Paul has served as litigation counsel for numerous multi-employer and single-employer employee benefit plans in ERISA matters, where he:

  • Devotes his practice mainly to the defense of employers, plan sponsors, fiduciaries, and financial institutions against claims brought under ERISA by benefit funds, plan beneficiaries, and the U.S. Department of Labor.

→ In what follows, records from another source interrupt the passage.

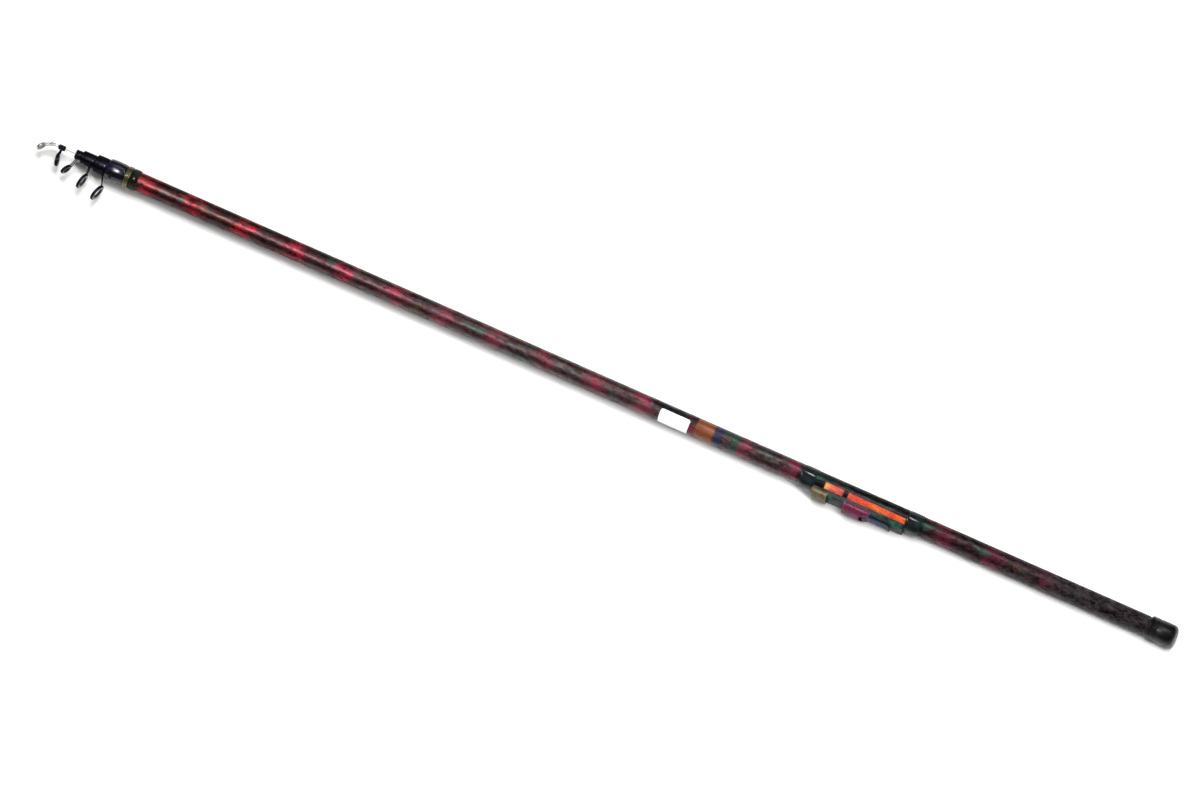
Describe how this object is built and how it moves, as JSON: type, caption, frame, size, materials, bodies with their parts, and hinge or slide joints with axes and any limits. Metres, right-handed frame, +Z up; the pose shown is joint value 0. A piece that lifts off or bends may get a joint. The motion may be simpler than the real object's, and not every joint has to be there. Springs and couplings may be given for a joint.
{
  "type": "telescopic fishing rod",
  "caption": "Collapsed telescopic fishing rod with line guides, a clip reel seat and a screw-in butt cap, lying on its side.",
  "frame": {"origin": "under the middle of the rod's bounding box, on the surface that it lies on", "axes": "+X along the rod from the tip-top to the butt cap, -Y the side that the guides and the reel seat point to, +Z up"},
  "size_m": [1.2544, 0.0498, 0.025],
  "materials": {
    "marbled_lacquer": "gloss",
    "tip_lacquer": "satin",
    "black_lacquer": "gloss",
    "gold_band": "satin",
    "label_film": "satin",
    "seat_plate": "satin",
    "fixed_hood": "satin",
    "slide_hood": "gloss",
    "lock_lever": "satin",
    "pin_steel": "satin",
    "guide_frame": "satin",
    "tip_top_frame": "polished",
    "ring_ceramic": "gloss",
    "thread_aluminium": "satin",
    "black_rubber": "matte",
    "pad_foam": "matte"
  },
  "bodies": {
    "butt": {"butt_blank": "marbled_lacquer", "butt_collar": "black_lacquer", "winding_check": "gold_band", "collar_band": "black_lacquer", "blank_label": "label_film", "seat_plate": "seat_plate", "seat_front_binding": "black_lacquer", "seat_rear_binding": "black_lacquer", "fixed_hood": "fixed_hood", "thread_bush": "thread_aluminium"},
    "slide_hood": {"slide_hood": "slide_hood", "lever_pin": "pin_steel"},
    "lock_lever": {"lock_lever": "lock_lever"},
    "cap_seal": {"cap_seal": "black_rubber"},
    "butt_cap": {"cap_plug": "thread_aluminium", "cap_pad": "pad_foam", "cap_boot": "black_rubber"},
    "section_2": {"section_2_blank": "marbled_lacquer", "section_2_whipping": "black_lacquer", "guide_2_frame": "guide_frame", "guide_2_ring": "ring_ceramic"},
    "section_3": {"section_3_blank": "marbled_lacquer", "section_3_whipping": "black_lacquer", "guide_3_frame": "guide_frame", "guide_3_ring": "ring_ceramic"},
    "section_4": {"section_4_blank": "marbled_lacquer", "section_4_whipping": "black_lacquer", "guide_4_frame": "guide_frame", "guide_4_ring": "ring_ceramic"},
    "tip_section": {"tip_blank": "tip_lacquer", "tip_top_frame": "tip_top_frame", "tip_top_ring": "ring_ceramic"},
    "sliding_guide": {"sliding_guide_frame": "guide_frame", "sliding_guide_ring": "ring_ceramic"}
  },
  "joints": [
    {"name": "section_2_slide", "type": "slide", "parent": "butt", "child": "section_2", "axis": [-1, 0, 0], "range_m": [0, 1.0104]},
    {"name": "section_3_slide", "type": "slide", "parent": "section_2", "child": "section_3", "axis": [-1, 0, 0], "range_m": [0, 1.0334]},
    {"name": "section_4_slide", "type": "slide", "parent": "section_3", "child": "section_4", "axis": [-1, 0, 0], "range_m": [0, 1.0587]},
    {"name": "tip_section_slide", "type": "slide", "parent": "section_4", "child": "tip_section", "axis": [-1, 0, 0], "range_m": [0, 1.0761]},
    {"name": "sliding_guide_slide", "type": "slide", "parent": "tip_section", "child": "sliding_guide", "axis": [1, 0, 0], "range_m": [0, 0.5175]},
    {"name": "slide_hood_slide", "type": "slide", "parent": "butt", "child": "slide_hood", "axis": [1, 0, 0], "range_m": [-0.018, 0.033]},
    {"name": "lock_lever_hinge", "type": "hinge", "parent": "slide_hood", "child": "lock_lever", "pos_m": [0.29165, -0.00448, 0.0125], "axis": [0, 0, -1], "range_deg": [0, 100]},
    {"name": "cap_travel", "type": "slide", "parent": "butt", "child": "cap_seal", "axis": [1, 0, 0], "range_m": [0, 0.0076]},
    {"name": "cap_turn", "type": "hinge", "parent": "cap_seal", "child": "butt_cap", "pos_m": [0.59755, 0.0124, 0.0125], "axis": [1, 0, 0], "range_deg": [0, 1800]}
  ],
  "couplings": [
    {"joint": "sliding_guide_slide", "follows": "tip_section_slide", "ratio": 0.4808},
    {"joint": "cap_travel", "follows": "cap_turn", "m_per_rad": 0.00023873}
  ]
}
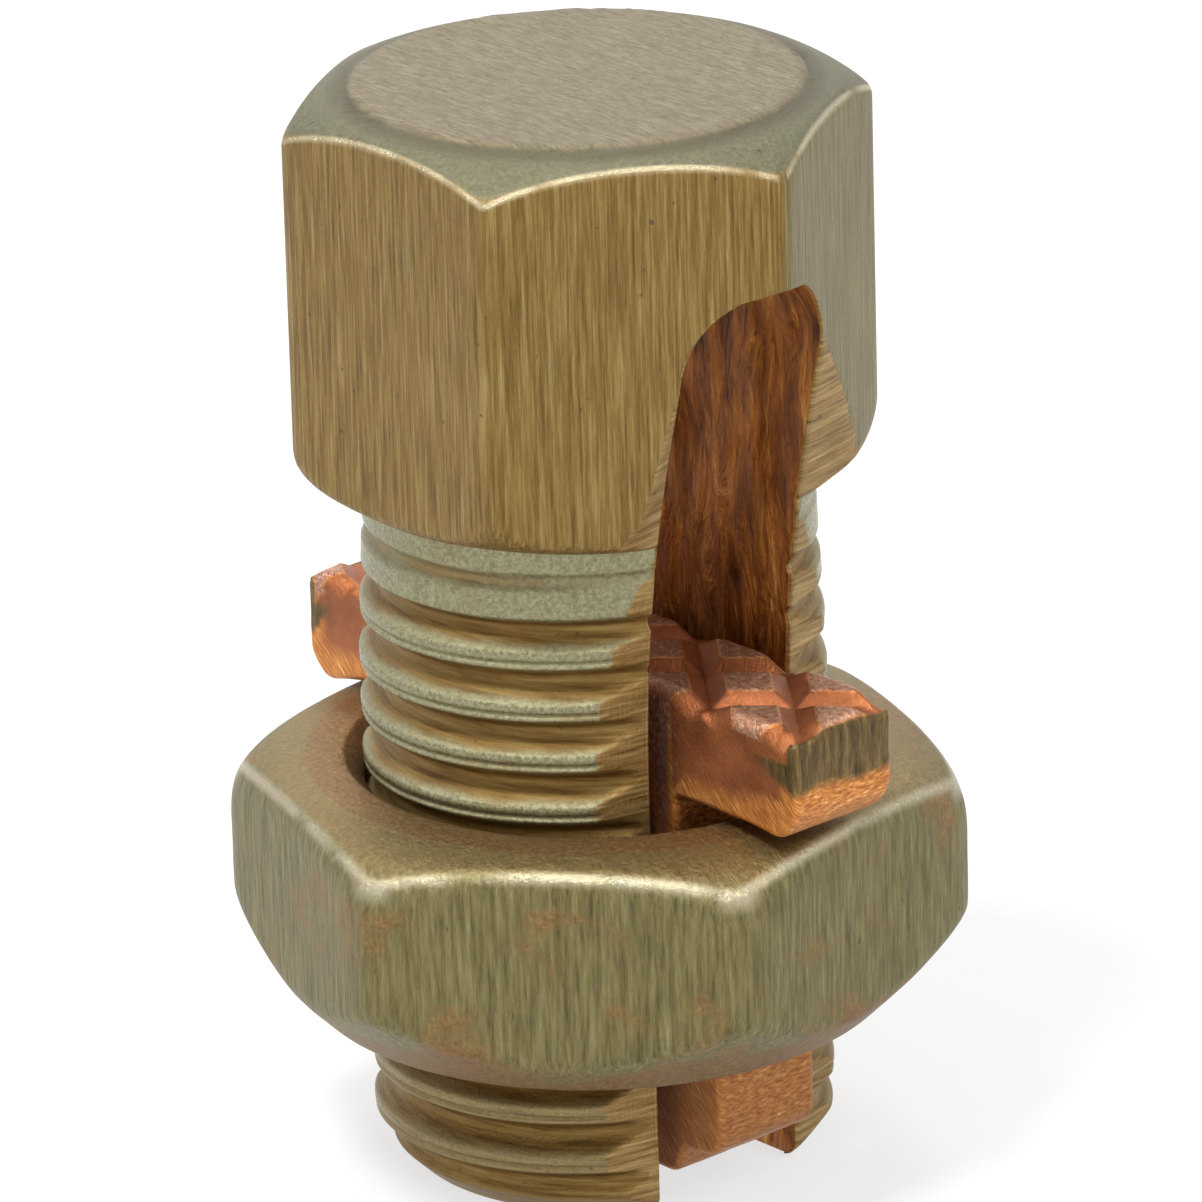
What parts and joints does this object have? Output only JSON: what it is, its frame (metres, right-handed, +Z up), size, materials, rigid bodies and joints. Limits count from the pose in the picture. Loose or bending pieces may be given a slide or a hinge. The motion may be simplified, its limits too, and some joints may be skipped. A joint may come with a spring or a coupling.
{
  "type": "split bolt connector",
  "caption": "Slotted hex-head bolt with a captive pressure bar and hex nut, which clamps wires laid in the slot.",
  "frame": {"origin": "on the bolt's axis, at the plane of the leg ends that it stands on", "axes": "+Z up the bolt to the head's top, +X along the slot, the way a conductor lies; the two legs are at +Y and -Y"},
  "size_m": [0.0174, 0.0176, 0.0268],
  "materials": {
    "bolt_bronze": "drawn bronze, dulled and lightly stained",
    "nut_bronze": "turned bronze with an olive-green patina",
    "bar_copper": "scuffed reddish copper alloy"
  },
  "bodies": {
    "bolt": {"bolt": "bolt_bronze"},
    "bar": {"pressure_bar": "bar_copper"},
    "nut": {"nut": "nut_bronze"}
  },
  "joints": [
    {"name": "bar_slide", "type": "slide", "parent": "bolt", "child": "bar", "axis": [0, 0, 1], "range_m": [-0.00762, 0.00677]},
    {"name": "nut_turn", "type": "hinge", "parent": "bar", "child": "nut", "pos_m": [0, 0, 0.0071], "axis": [0, 0, 1], "range_deg": [-2161, 1921]}
  ],
  "couplings": [
    {"joint": "nut_turn", "follows": "bar_slide", "rad_per_m": 4947.4}
  ]
}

He handles issues related to breach of fiduciary duties, excessive plan expenses, benefit entitlement issues retiree health benefits, and functional fiduciary liability
  • Successfully represents companies as plan sponsors against claims of participants and qualified beneficiaries for violations of COBRA
  • Defends employers that have been assessed withdrawal liability under MPPAA or have experienced increased liability due to the passage of the Pension Protection Act of 2006
  • Performs employee benefits due diligence for buyers or sellers in mergers and acquisitions transactions, filling a knowledge gap between labor and financial counsel, ensuring that buyers and sellers price-in or mitigate against ERISA violations and potentially millions of dollars in liabilities
  • Conducts comprehensive strategic reviews of clients’ current operations to avoid or mitigate against exposure to ERISA enforcement and risk of civil and criminal charges brought against company executives, principals, and trustees

In the last decade, he has developed a business model for use by businesses across a broad spectrum of ERISA issues from the beginning of the ownership of these companies to their sale. He also provides benefits guidance to Mergers and Acquisitions counsel in complex transactions.

Outside of work, Paul is an ardent Civil War and World War I buff. He expressly enjoys traveling to Europe and touring World War I battlefields.